A class action is a private lawsuit brought by consumers through their own lawyers; an AG settlement resolves a government enforcement action. In an AG settlement there is no class to certify and no opt-out. Restitution may be paid automatically to people the AG's office identifies from company records, through an AG-run claims process, or the money may go to the state as penalties with no direct consumer payment at all — it depends on the settlement's terms.

Do I need to file a claim form to get money from an attorney general settlement?

Sometimes. Many AG settlements pay identified consumers automatically by check, using records the company must turn over. Others set up a claims process run by the AG's office or a settlement administrator, where eligible consumers submit a short form by a deadline. Read the AG's official announcement for the specific case — it will say whether payments are automatic or claimed.

How do I report a company to my state attorney general?

Every state AG's office accepts consumer complaints, usually through an online complaint form on the office's official website. Describe what happened, attach receipts or screenshots if you have them, and say what resolution you want. The office may forward your complaint to the company, mediate, or use it as evidence in an investigation, but it cannot act as your private lawyer in an individual dispute.

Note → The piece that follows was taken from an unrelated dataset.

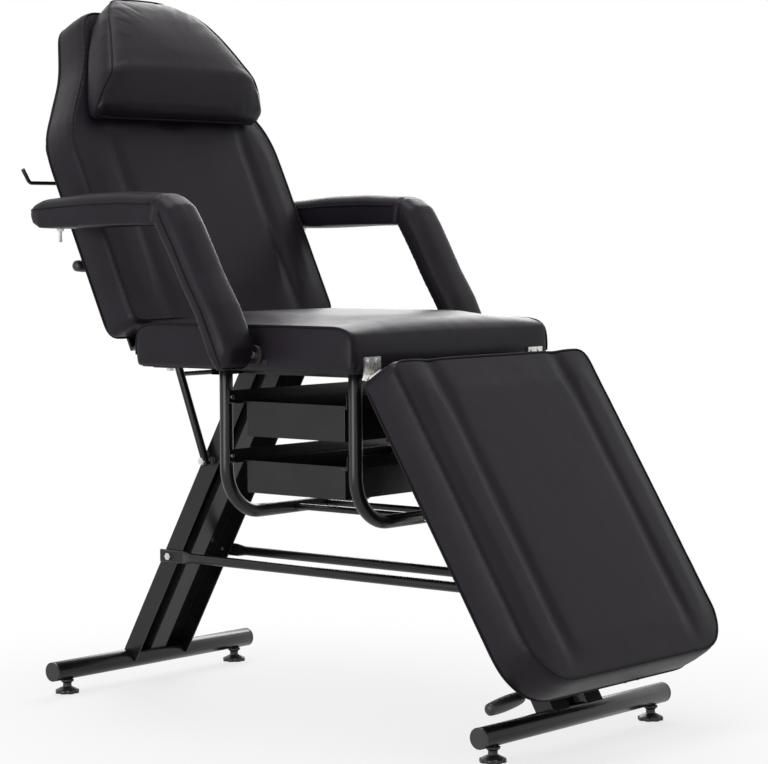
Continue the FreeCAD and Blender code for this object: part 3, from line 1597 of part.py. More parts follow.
# The whole chair
def build_chair():
    build_foot_bar("rear_foot_bar", 0)
    build_foot_bar("front_foot_bar", size("bar_spacing"))
    build_end_caps()
    feet = ("rear_right_foot", "rear_left_foot", "front_right_foot", "front_left_foot")
    for label, (x, y) in zip(feet, foot_places()):
        build_levelling_foot(label, x, y)
    build_leg("rear_leg", 0, 0)
    build_leg("front_leg", size("bar_spacing"), 180)
    build_tie_rods()
    build_seat_frame()
    build_tray_frame("rear_tray_frame", size("rear_frame_x"))
    build_tray_frame("front_tray_frame", size("front_frame_x"))
    build_braces()
    frame_bolts = tie_bolt_places() + cross_bolt_places() + brace_bolt_places()
    node(bolts("bolt", frame_bolts + bracket_bolt_places()), "frame_bolts")
    build_tray_rails("upper_tray_rails", size("upper_tray_top"))
    build_tray_rails("lower_tray_rails", size("lower_tray_top"))
    tray_screws = rail_screw_places(size("upper_tray_top"))
    tray_screws += rail_screw_places(size("lower_tray_top"))
    node(bolts("screw", tray_screws + seat_leaf_screws()), "tray_rail_screws")
    build_tray("upper_tray", "upper_tray_top", "upper_tray_depth")
    build_tray("lower_tray", "lower_tray_top", "lower_tray_depth")
    build_seat()
    build_back()
    build_notched_rails("back_rails", size("back_bar_height"), "notch_rail_tail", BACK)
    build_straps()
    build_hinge_brackets()
    build_rest()
    build_rest_hinges()
    build_notched_rails("leg_rest_rails", -size("rest_bar_drop"), "notch_rail_tail_rest", REST)
    back_pivot = Vector(size("back_strut_x"), 0, size("strut_pivot_z"))
    rest_pivot = Vector(size("rest_strut_x"), 0, size("strut_pivot_z"))
    back_bar = bar_centre(BACK_LOCAL, size("back_bar_height"))
    rest_bar = bar_centre(REST_LOCAL, -size("rest_bar_drop"))
    build_strut("back_strut", back_pivot, back_bar, BACK_BRACE_SHARE)
    build_strut("leg_rest_strut", rest_pivot, rest_bar, REST_BRACE_SHARE)
    build_strut_bolts()
    build_release_bar("back_release_bar", "back_release_grips", back_bar,
                      size("back_bar_half_length"), 0, 0, SIDES)
    build_release_bar("leg_rest_release_bar", "leg_rest_release_grips", rest_bar,
                      size("rest_bar_half_length"), size("rest_bar_bend_y"),
                      size("rest_bar_fall"), SIDES[:1])
    build_armrest("right", -1)
    build_armrest("left", 1)
    build_arm_mounts()
    build_pillow()
    build_rod()


def check_document():
    """Stops where a feature failed or a sub-part has no sound shape."""
    for item in doc.Objects:
        if "Invalid" in item.State or "Error" in item.State:
            raise RuntimeError(f"{item.Name} ({item.Label}) failed: {item.State}")
    for label, item in NODES.items():
        if item.Shape.isNull() or not item.Shape.isValid():
            raise RuntimeError(f"{label} has no sound shape")


def export_nodes():
    os.makedirs("parts", exist_ok=True)
    whole = FreeCAD.BoundBox()
    for label, item in NODES.items():
        item.Shape.exportStep(f"parts/{label}.step")
        whole.add(item.Shape.BoundBox)
        print(f"{label}: {len(item.Shape.Solids)} solids, {item.Shape.Volume / 1000:.1f} cm3")
    print(f"{len(NODES)} nodes, box {whole}")


build_chair()
doc.recompute()
check_document()
export_nodes()
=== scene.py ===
import json
import logging
import math
from dataclasses import dataclass
from enum import Enum
from typing import Callable, Iterable, Sequence

import bmesh
import bpy
import numpy as np
from bpy.types import Material, Modifier, Node, NodeSocket, Object, World
from mathutils import Matrix, Vector, noise
from mathutils.bvhtree import BVHTree
from mathutils.kdtree import KDTree

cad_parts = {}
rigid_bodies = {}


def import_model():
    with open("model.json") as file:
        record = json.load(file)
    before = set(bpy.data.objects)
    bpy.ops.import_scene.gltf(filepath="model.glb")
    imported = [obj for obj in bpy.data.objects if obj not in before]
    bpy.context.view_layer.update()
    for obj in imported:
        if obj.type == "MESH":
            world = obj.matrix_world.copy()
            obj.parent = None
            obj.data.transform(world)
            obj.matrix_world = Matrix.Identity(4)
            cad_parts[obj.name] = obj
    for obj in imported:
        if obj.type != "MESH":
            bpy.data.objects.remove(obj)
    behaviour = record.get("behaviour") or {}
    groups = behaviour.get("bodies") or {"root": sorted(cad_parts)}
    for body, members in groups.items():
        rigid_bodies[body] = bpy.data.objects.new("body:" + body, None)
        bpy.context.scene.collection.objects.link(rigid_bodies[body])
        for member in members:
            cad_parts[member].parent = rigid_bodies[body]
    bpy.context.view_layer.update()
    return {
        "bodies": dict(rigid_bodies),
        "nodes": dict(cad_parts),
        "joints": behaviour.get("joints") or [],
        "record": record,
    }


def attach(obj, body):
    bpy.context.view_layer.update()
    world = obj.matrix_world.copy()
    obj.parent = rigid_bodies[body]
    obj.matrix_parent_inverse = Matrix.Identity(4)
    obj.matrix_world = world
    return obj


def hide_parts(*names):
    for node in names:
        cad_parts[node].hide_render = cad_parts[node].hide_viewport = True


LOG = logging.getLogger("chair")

MILLIMETRE = 0.001
UP = Vector((0, 0, 1))
SIDES = (-1, 1)
REAR_BAR_X = -0.54715
BASE_STEPS = 6
CROWN_STEPS = 32
SEAM_STEP = 0.004
COLOUR_STOPS = (0.3, 0.7)

Colour = tuple[float, float, float]
Corner = tuple[float, float, float]
Form = tuple[list[Vector], list[list[int]]]


class Slot(Enum):
    """The record's material slots."""

    LEATHER = "leather"
    POWDER_COAT = "powder_coat"
    BACKING = "backing"
    ZINC = "zinc"
    BRASS = "brass_screw"
    PLASTIC = "black_plastic"


class Side(Enum):
    """The sitter's right and left."""

    RIGHT = -1
    LEFT = 1


# Settings and node trees
def settle(target: object, **values: object) -> None:
    """Sets several properties of one thing."""
    for key, value in values.items():
        setattr(target, key, value)


def changed(item: Object, name: str, kind: str, **values: object) -> Modifier:
    """Adds a modifier with its settings.

    Args:
        item: The object that it changes.
        name: The modifier's name.
        kind: Blender's name for the modifier type.
        **values: Its settings.

    Returns:
        The modifier.
    """
    change = item.modifiers.new(name, kind)
    settle(change, **values)
    return change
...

Can I still join a class action if my state AG already settled with the company?

Often yes. An AG settlement resolves the state's claims, and it does not automatically release consumers' private claims unless its terms say so. Private class actions and AG enforcement actions over the same conduct frequently run in parallel, and consumers can sometimes recover under both. Check the specific settlement's release language, or the class notice, to see what claims are covered.